De Gaulle’s pro-Kremlin views, including a speech at the Russian embassy last June, have reportedly caused concern in the French government, while winning praise from a Russophile fringe of intellectuals and politicians.

Yves de Gaulle, his eldest brother, told Le Parisien on January 24 his sibling’s views “concern no-one else other than himself -- not me, not our family and even less the general”.

“What the grandson says is nonsense and I understand that the family feels dishonoured,” French defence journalist and commentator Jean-Dominique Merchet told the LCI channel on Thursday during a debate about the controversy.

General de Gaulle fled France after the country capitulated to Nazi Germany in 1940.

He became the voice of the resistance movement before returning triumphantly to France at the head of Allied forces four years later.

The fiercely proud nationalist had famously prickly relations with Britain and the United States, and caused alarm by visiting Moscow and Joseph Stalin in 1944 even before fighting had ended in Europe.

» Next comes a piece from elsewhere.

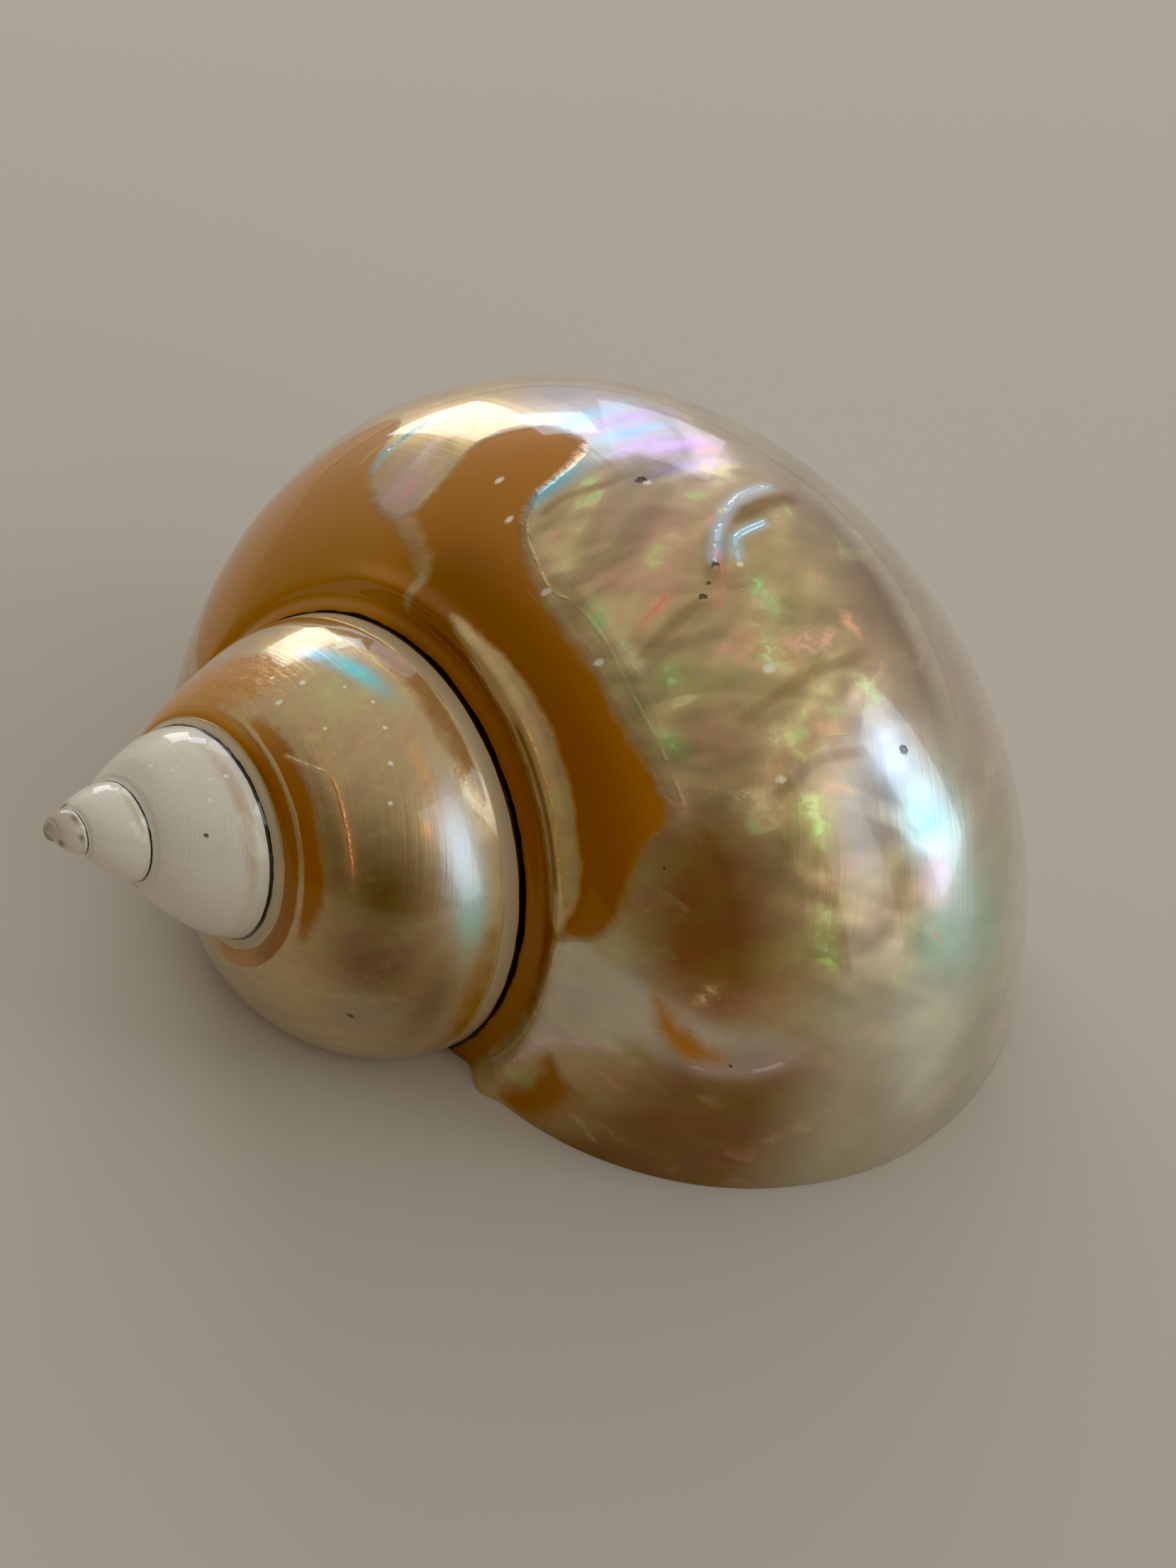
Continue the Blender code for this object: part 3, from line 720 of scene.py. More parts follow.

The trip was a forerunner to what is now known as a “Gaullist” foreign policy, which sought to position France as a hinge between the US-dominated Western bloc and the Soviet Union during the Cold War.


This legacy still influences French policy to this day, partly explaining current leader Emmanuel Macron’s dogged attempts to engage Putin in dialogue before and after the Russian leader ordered the invasion of Ukraine last February.

De Gaulle’s views and policies are a constant source of debate in France, particularly when applied to contemporary events.

Although his suspicions of the Anglo-American powers were well known, leading him to pull France out of NATO’s joint military command in 1966, historians agree that de Gaulle nonetheless kept France firmly anchored in the Western alliance.